STATED EXERCISE → Everything from the line containing "const opalGlass = new" to the line containing "bpy.data.objects.remove(obj)", both lines included, must be copied exactly; nothing else should be.

** START **

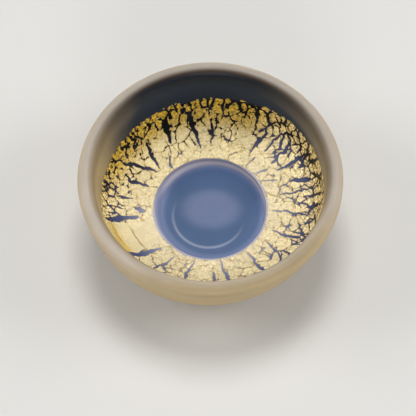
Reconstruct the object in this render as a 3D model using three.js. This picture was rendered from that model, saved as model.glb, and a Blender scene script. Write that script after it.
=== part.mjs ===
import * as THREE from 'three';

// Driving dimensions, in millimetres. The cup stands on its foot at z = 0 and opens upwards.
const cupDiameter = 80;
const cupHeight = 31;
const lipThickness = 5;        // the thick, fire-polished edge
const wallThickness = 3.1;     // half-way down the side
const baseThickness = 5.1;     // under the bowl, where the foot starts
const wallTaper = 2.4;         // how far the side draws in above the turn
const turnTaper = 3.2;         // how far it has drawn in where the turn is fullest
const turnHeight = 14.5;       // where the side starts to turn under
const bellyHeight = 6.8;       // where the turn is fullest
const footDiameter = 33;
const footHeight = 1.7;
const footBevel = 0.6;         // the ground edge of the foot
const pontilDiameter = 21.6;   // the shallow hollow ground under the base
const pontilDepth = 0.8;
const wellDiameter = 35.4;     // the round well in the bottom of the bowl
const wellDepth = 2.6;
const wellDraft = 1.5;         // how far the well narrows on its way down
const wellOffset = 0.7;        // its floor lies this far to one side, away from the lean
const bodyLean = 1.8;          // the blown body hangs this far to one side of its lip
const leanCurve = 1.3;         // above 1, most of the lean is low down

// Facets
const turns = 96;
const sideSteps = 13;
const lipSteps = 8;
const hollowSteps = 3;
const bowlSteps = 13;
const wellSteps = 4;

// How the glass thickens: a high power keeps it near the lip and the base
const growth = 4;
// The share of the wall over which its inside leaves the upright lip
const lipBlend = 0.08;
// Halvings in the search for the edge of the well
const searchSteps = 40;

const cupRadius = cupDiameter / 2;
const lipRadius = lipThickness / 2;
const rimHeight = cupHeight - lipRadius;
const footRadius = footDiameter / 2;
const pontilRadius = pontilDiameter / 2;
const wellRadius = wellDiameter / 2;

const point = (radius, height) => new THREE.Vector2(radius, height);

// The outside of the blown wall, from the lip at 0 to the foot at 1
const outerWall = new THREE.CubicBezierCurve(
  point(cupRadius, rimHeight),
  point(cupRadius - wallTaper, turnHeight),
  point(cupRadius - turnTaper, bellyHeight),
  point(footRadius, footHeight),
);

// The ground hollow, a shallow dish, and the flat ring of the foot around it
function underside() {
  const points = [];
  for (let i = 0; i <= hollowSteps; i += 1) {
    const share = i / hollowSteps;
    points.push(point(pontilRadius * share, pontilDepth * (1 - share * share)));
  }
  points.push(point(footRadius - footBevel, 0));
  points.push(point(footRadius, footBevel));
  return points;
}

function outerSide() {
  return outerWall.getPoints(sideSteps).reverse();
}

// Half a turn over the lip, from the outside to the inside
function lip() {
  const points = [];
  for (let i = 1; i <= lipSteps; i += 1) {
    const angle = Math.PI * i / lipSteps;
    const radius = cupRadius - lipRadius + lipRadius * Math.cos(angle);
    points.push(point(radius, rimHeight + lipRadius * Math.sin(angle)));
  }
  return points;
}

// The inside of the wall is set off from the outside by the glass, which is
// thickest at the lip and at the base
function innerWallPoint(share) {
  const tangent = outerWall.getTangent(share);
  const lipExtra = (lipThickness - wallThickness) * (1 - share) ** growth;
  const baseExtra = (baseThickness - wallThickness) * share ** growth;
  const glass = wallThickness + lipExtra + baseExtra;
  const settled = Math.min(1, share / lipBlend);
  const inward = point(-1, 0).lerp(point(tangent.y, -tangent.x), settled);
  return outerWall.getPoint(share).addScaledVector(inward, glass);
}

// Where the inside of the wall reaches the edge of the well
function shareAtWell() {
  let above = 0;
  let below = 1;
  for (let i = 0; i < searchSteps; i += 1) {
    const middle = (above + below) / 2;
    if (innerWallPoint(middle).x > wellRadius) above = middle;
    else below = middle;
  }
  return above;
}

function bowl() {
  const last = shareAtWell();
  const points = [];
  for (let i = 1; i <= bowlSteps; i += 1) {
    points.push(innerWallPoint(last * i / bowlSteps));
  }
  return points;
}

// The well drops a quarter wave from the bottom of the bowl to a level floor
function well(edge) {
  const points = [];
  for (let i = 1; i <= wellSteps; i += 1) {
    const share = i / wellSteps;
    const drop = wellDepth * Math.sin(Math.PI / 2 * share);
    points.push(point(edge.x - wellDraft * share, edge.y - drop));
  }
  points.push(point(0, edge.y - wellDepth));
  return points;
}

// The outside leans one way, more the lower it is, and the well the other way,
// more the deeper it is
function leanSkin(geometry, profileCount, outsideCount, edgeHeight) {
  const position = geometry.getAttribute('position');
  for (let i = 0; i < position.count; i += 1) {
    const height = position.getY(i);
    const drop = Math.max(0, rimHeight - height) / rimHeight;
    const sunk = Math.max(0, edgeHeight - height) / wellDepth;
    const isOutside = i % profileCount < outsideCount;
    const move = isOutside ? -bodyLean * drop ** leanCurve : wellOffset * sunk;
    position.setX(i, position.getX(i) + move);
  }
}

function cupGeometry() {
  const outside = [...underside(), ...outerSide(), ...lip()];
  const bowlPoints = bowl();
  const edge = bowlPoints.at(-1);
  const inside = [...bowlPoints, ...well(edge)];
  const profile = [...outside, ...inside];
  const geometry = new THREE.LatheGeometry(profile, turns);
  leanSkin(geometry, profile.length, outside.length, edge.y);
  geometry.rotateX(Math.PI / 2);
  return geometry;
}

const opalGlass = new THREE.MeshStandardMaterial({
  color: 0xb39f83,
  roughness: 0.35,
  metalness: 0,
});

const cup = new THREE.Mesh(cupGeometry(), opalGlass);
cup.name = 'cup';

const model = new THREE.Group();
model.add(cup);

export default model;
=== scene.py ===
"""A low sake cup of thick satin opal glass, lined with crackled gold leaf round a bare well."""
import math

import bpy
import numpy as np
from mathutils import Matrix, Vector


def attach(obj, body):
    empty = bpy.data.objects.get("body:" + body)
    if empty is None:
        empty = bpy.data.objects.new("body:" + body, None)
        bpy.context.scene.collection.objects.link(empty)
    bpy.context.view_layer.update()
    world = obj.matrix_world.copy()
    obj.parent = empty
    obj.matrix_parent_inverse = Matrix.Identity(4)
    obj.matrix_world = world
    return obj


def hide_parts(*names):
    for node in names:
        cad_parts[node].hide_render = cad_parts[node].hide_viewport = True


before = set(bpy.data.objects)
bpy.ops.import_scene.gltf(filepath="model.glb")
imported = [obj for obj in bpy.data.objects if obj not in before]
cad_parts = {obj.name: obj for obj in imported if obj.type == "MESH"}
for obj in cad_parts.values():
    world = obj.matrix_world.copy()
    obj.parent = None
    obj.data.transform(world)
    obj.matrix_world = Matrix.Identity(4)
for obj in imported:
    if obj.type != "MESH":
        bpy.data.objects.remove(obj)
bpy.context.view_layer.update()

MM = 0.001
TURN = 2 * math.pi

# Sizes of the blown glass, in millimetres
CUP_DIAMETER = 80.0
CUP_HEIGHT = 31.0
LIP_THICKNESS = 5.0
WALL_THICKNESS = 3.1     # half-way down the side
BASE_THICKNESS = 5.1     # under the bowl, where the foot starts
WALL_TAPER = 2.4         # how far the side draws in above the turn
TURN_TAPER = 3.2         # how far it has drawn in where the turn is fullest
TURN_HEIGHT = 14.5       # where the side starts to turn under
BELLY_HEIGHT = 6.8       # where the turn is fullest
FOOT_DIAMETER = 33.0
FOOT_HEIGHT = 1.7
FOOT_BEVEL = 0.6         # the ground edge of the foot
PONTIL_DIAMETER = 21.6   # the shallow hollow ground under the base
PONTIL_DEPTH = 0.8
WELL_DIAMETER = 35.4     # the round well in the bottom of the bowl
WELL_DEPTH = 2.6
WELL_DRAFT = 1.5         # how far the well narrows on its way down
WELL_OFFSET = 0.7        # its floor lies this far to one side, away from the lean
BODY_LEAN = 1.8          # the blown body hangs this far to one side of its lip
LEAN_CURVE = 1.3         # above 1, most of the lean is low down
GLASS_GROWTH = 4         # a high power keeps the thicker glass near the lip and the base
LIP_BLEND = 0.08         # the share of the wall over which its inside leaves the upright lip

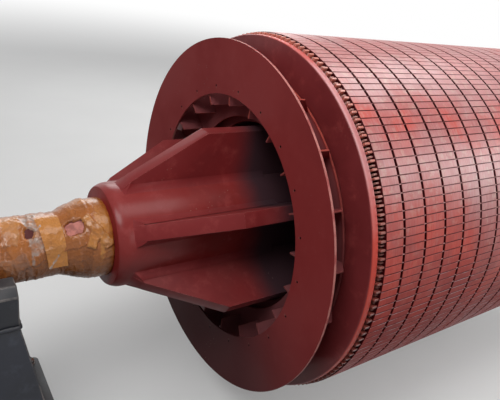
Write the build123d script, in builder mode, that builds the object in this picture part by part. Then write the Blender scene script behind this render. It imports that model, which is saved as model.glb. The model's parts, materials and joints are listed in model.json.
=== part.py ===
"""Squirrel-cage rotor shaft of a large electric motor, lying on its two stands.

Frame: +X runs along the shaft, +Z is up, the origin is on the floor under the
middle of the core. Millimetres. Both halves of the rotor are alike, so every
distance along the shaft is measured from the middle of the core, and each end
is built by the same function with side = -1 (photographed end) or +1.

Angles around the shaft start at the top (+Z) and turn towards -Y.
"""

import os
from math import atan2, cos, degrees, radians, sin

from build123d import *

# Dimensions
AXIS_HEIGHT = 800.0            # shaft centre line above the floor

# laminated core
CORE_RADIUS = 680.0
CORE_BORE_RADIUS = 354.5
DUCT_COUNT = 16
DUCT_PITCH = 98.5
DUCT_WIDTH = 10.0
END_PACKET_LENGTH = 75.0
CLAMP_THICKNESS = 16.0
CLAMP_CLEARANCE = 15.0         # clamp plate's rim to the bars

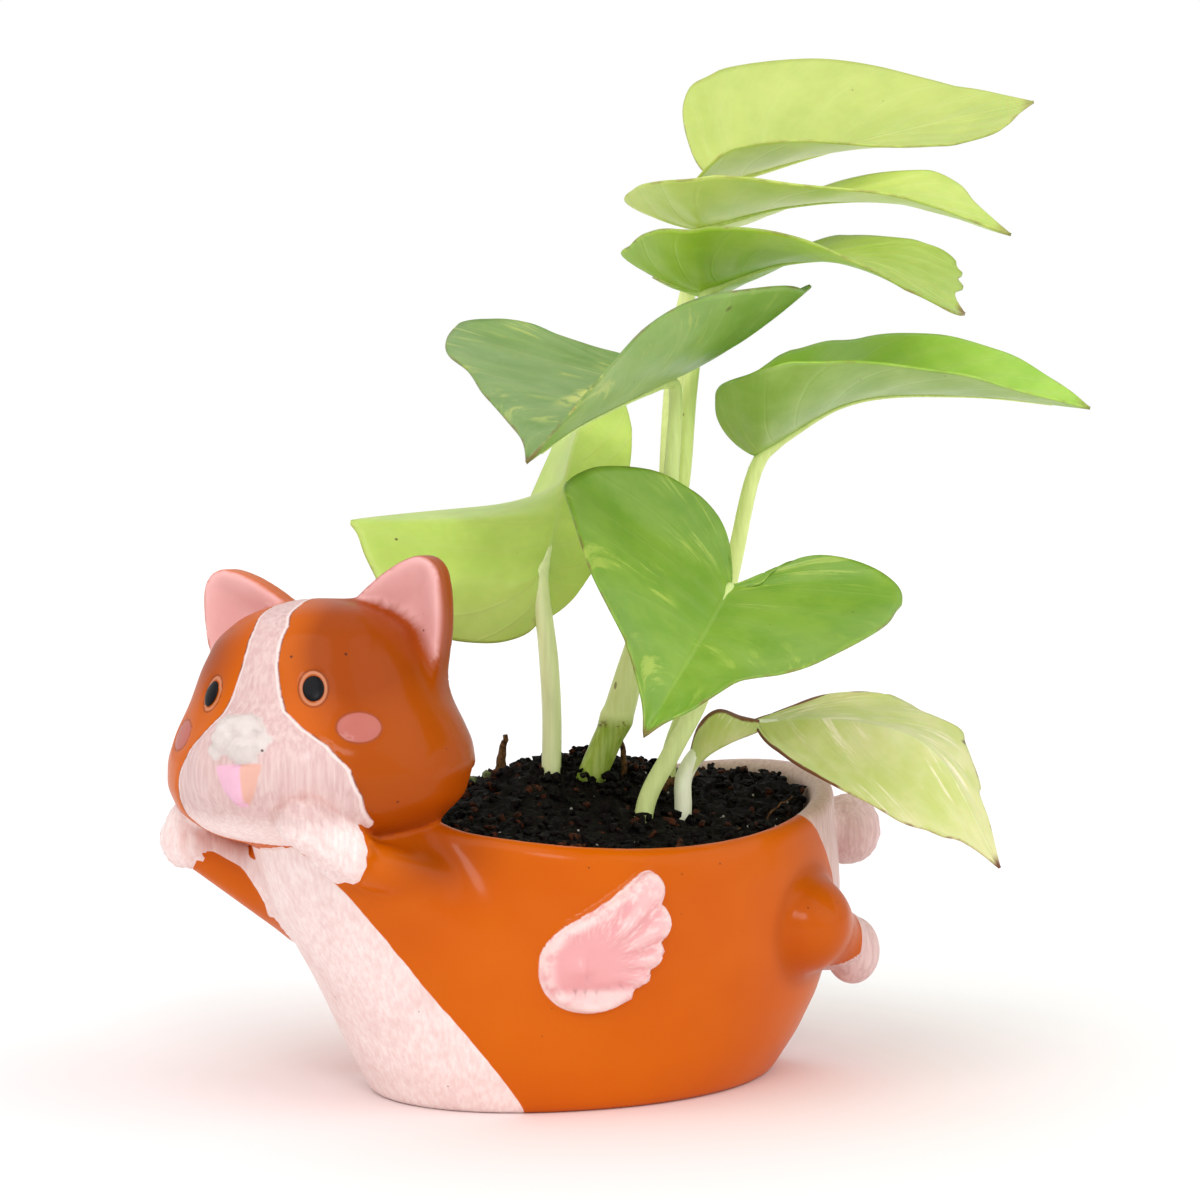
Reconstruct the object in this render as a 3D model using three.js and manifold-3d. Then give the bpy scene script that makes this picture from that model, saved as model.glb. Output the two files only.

** END **

WRITTEN ANSWER →
const opalGlass = new THREE.MeshStandardMaterial({
  color: 0xb39f83,
  roughness: 0.35,
  metalness: 0,
});

const cup = new THREE.Mesh(cupGeometry(), opalGlass);
cup.name = 'cup';

const model = new THREE.Group();
model.add(cup);

export default model;
=== scene.py ===
"""A low sake cup of thick satin opal glass, lined with crackled gold leaf round a bare well."""
import math

import bpy
import numpy as np
from mathutils import Matrix, Vector


def attach(obj, body):
    empty = bpy.data.objects.get("body:" + body)
    if empty is None:
        empty = bpy.data.objects.new("body:" + body, None)
        bpy.context.scene.collection.objects.link(empty)
    bpy.context.view_layer.update()
    world = obj.matrix_world.copy()
    obj.parent = empty
    obj.matrix_parent_inverse = Matrix.Identity(4)
    obj.matrix_world = world
    return obj


def hide_parts(*names):
    for node in names:
        cad_parts[node].hide_render = cad_parts[node].hide_viewport = True


before = set(bpy.data.objects)
bpy.ops.import_scene.gltf(filepath="model.glb")
imported = [obj for obj in bpy.data.objects if obj not in before]
cad_parts = {obj.name: obj for obj in imported if obj.type == "MESH"}
for obj in cad_parts.values():
    world = obj.matrix_world.copy()
    obj.parent = None
    obj.data.transform(world)
    obj.matrix_world = Matrix.Identity(4)
for obj in imported:
    if obj.type != "MESH":
        bpy.data.objects.remove(obj)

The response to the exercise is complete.